— EXERCISE TASK —
Write out again, unaltered, the lines from the start through the line containing "side, list(INKS), BEND_CUTS)".

— COLLECTED MATERIAL —
+===+

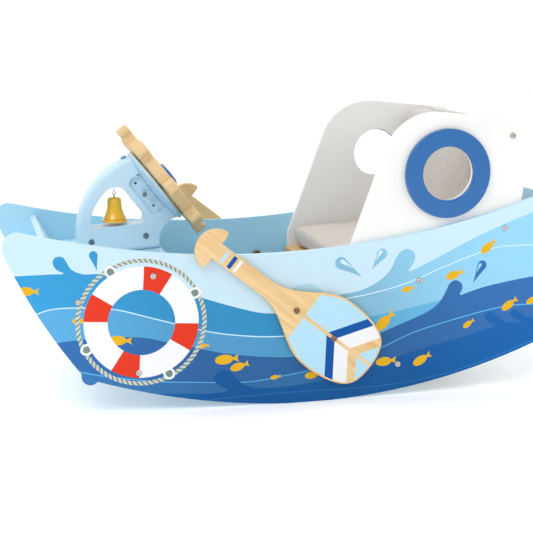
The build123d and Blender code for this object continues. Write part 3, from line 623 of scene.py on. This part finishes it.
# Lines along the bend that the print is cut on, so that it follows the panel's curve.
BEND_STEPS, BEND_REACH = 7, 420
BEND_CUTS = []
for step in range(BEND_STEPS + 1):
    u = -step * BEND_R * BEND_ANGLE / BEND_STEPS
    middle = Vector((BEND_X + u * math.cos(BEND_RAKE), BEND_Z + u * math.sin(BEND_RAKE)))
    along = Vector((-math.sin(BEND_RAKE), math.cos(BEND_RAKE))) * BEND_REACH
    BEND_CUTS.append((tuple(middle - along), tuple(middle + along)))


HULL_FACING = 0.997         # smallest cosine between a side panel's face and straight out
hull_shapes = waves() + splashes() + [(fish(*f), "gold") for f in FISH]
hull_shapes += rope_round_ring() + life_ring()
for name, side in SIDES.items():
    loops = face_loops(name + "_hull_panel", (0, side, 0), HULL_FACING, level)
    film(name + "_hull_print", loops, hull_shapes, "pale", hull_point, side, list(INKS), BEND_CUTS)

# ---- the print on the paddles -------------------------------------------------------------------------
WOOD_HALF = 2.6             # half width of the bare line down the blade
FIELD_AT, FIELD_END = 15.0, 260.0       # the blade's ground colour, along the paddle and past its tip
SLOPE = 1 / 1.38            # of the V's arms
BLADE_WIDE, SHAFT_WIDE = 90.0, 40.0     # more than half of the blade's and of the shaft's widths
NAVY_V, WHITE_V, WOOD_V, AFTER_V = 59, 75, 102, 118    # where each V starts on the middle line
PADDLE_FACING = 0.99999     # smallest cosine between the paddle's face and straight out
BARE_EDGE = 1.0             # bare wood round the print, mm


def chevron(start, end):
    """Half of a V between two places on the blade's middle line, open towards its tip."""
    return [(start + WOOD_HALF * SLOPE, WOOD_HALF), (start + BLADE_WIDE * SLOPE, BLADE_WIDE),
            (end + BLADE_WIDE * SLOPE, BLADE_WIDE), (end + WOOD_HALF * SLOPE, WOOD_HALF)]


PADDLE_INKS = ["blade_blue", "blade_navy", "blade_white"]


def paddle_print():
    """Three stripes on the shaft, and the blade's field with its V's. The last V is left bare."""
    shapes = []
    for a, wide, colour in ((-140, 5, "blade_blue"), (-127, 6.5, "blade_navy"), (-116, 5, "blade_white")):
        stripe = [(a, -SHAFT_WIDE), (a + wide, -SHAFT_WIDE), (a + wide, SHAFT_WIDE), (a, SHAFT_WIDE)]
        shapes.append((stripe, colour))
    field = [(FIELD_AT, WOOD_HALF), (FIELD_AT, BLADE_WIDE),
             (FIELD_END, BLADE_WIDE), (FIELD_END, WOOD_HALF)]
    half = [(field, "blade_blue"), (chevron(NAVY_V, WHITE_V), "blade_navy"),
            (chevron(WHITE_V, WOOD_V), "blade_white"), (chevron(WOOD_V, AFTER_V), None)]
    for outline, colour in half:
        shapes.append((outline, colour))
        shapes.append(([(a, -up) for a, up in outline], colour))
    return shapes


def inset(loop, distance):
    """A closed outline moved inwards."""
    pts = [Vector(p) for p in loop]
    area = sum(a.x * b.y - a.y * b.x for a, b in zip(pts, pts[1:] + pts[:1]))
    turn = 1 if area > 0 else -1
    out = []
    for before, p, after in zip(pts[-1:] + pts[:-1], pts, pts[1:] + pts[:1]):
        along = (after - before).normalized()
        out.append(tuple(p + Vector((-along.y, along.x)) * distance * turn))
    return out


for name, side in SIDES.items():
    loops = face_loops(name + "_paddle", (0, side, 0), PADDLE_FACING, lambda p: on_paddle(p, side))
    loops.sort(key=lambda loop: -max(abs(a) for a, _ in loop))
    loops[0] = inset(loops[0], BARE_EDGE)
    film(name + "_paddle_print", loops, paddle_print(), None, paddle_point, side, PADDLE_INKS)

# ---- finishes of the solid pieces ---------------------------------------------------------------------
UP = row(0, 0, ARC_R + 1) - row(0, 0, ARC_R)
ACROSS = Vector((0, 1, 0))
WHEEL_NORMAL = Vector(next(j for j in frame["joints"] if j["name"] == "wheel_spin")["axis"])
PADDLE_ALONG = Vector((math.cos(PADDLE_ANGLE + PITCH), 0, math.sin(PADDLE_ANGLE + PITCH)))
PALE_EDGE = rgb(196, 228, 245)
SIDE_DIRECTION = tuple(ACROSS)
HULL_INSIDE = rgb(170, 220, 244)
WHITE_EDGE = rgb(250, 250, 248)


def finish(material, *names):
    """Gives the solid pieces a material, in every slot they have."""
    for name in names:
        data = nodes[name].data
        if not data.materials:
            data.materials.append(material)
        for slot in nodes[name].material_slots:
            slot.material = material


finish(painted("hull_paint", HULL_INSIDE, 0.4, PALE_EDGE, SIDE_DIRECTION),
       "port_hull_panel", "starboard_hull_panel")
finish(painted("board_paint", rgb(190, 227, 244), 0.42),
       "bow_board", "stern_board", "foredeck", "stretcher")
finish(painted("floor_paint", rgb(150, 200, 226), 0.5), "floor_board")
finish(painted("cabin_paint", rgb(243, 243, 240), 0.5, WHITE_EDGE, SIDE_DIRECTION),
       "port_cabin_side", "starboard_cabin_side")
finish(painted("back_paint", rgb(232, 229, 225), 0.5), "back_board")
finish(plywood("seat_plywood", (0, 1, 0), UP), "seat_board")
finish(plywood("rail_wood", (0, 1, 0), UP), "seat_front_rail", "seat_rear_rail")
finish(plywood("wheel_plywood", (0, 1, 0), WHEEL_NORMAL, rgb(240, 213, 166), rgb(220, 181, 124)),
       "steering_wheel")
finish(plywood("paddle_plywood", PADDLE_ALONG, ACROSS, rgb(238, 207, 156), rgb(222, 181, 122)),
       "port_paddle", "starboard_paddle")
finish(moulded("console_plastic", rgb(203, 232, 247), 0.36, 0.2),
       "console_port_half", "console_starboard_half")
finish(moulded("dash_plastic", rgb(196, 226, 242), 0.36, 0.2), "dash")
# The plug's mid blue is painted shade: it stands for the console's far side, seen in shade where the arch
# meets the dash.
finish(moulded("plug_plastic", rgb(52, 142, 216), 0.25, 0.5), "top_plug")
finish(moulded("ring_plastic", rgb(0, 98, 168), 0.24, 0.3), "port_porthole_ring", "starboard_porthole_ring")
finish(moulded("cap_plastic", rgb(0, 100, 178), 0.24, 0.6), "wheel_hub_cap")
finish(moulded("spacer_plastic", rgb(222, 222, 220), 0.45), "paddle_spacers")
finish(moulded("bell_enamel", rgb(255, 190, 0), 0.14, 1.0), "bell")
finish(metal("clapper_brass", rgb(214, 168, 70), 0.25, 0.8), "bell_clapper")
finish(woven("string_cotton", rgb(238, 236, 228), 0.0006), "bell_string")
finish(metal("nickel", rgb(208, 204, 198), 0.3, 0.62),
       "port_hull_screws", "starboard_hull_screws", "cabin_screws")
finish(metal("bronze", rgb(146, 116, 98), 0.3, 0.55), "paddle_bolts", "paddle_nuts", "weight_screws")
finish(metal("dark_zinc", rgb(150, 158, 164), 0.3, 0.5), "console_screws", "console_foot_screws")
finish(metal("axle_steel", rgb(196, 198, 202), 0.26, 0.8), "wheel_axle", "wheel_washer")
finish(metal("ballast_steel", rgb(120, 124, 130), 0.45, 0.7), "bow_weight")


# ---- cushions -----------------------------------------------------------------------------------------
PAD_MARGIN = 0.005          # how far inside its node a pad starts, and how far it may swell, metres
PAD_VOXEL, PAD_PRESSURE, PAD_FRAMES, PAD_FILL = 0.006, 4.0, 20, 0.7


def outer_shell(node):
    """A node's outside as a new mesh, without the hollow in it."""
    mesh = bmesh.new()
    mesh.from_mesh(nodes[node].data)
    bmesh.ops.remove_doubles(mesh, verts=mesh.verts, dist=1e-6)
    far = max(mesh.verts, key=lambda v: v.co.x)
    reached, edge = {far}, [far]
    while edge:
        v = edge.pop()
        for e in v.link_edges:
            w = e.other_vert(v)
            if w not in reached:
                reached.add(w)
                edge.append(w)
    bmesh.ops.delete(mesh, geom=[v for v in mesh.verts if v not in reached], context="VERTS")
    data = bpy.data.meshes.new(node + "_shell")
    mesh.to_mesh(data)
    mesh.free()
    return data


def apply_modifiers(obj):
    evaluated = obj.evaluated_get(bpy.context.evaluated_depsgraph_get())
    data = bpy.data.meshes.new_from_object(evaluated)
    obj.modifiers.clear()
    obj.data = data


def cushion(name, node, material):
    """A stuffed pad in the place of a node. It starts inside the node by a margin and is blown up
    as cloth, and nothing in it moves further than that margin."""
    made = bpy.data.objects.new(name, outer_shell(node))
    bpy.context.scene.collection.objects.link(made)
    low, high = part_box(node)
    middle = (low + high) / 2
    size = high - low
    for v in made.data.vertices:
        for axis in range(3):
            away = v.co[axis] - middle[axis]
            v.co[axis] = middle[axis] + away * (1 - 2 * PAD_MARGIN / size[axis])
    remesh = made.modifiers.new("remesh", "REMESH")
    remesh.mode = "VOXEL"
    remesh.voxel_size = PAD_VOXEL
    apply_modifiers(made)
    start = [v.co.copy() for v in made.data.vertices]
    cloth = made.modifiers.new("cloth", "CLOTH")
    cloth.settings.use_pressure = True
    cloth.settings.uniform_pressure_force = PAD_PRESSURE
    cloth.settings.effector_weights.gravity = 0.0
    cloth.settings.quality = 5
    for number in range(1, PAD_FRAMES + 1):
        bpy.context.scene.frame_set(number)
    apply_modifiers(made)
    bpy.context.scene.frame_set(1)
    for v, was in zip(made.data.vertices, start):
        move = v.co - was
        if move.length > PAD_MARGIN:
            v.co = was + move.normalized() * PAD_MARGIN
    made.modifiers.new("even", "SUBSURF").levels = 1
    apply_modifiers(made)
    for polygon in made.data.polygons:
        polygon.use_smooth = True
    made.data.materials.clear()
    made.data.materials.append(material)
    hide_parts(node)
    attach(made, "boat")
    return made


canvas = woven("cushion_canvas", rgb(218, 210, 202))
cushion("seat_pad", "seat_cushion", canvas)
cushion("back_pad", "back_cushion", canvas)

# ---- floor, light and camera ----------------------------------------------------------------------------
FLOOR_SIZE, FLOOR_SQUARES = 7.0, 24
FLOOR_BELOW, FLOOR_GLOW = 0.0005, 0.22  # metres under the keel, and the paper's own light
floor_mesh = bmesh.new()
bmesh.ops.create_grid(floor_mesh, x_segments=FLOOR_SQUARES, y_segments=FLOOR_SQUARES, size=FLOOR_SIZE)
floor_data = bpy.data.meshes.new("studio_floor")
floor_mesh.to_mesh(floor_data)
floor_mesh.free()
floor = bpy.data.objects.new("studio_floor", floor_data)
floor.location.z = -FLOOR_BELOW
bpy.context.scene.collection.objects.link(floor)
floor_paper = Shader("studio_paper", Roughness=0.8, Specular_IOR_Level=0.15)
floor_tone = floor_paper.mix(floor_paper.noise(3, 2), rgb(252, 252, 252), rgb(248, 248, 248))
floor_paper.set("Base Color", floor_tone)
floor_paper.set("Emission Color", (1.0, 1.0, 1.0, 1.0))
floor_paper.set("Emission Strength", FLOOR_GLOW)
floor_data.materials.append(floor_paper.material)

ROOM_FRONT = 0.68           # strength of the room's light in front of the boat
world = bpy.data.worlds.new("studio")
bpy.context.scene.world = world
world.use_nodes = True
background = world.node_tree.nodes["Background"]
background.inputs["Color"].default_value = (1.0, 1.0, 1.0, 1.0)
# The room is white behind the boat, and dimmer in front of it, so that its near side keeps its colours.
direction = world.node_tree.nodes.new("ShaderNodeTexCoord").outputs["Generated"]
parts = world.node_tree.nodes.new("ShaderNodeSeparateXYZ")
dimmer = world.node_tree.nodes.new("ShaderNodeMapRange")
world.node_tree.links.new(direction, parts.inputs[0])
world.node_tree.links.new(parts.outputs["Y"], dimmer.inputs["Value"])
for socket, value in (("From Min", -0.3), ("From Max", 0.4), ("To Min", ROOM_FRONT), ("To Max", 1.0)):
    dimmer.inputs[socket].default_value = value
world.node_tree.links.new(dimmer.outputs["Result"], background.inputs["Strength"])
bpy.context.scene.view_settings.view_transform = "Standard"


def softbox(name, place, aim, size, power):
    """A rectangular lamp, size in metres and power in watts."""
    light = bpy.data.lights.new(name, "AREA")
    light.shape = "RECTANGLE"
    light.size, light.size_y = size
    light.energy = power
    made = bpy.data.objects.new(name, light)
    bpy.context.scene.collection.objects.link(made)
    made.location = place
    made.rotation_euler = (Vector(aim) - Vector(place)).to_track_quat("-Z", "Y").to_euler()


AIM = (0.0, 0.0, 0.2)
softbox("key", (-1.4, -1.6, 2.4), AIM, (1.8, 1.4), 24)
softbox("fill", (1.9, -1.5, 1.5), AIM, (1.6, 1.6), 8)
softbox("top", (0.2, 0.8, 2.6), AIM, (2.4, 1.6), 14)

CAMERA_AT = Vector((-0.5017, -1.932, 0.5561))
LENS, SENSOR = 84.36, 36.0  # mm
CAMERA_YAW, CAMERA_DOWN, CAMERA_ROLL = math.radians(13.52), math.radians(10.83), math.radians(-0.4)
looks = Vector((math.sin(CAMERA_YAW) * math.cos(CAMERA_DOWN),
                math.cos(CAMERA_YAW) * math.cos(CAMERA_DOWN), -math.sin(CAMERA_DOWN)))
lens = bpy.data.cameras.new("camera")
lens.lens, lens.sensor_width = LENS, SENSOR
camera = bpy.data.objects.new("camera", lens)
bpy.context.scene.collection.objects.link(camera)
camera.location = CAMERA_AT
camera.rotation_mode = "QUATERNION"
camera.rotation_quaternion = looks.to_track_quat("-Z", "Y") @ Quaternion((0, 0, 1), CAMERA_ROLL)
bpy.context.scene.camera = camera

+===+

— SOLVED PROBLEM —
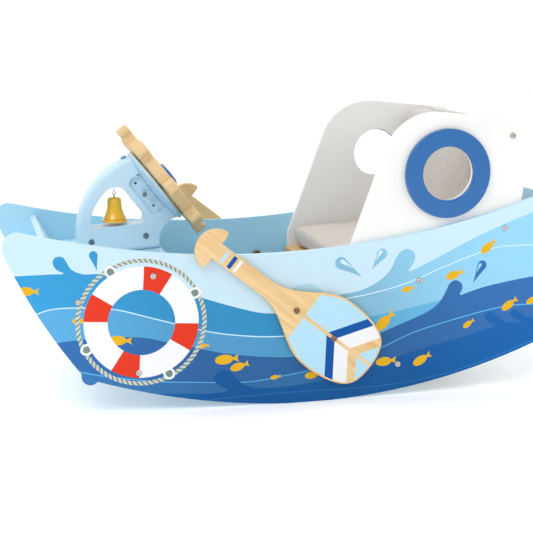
The build123d and Blender code for this object continues. Write part 3, from line 623 of scene.py on. This part finishes it.
# Lines along the bend that the print is cut on, so that it follows the panel's curve.
BEND_STEPS, BEND_REACH = 7, 420
BEND_CUTS = []
for step in range(BEND_STEPS + 1):
    u = -step * BEND_R * BEND_ANGLE / BEND_STEPS
    middle = Vector((BEND_X + u * math.cos(BEND_RAKE), BEND_Z + u * math.sin(BEND_RAKE)))
    along = Vector((-math.sin(BEND_RAKE), math.cos(BEND_RAKE))) * BEND_REACH
    BEND_CUTS.append((tuple(middle - along), tuple(middle + along)))


HULL_FACING = 0.997         # smallest cosine between a side panel's face and straight out
hull_shapes = waves() + splashes() + [(fish(*f), "gold") for f in FISH]
hull_shapes += rope_round_ring() + life_ring()
for name, side in SIDES.items():
    loops = face_loops(name + "_hull_panel", (0, side, 0), HULL_FACING, level)
    film(name + "_hull_print", loops, hull_shapes, "pale", hull_point, side, list(INKS), BEND_CUTS)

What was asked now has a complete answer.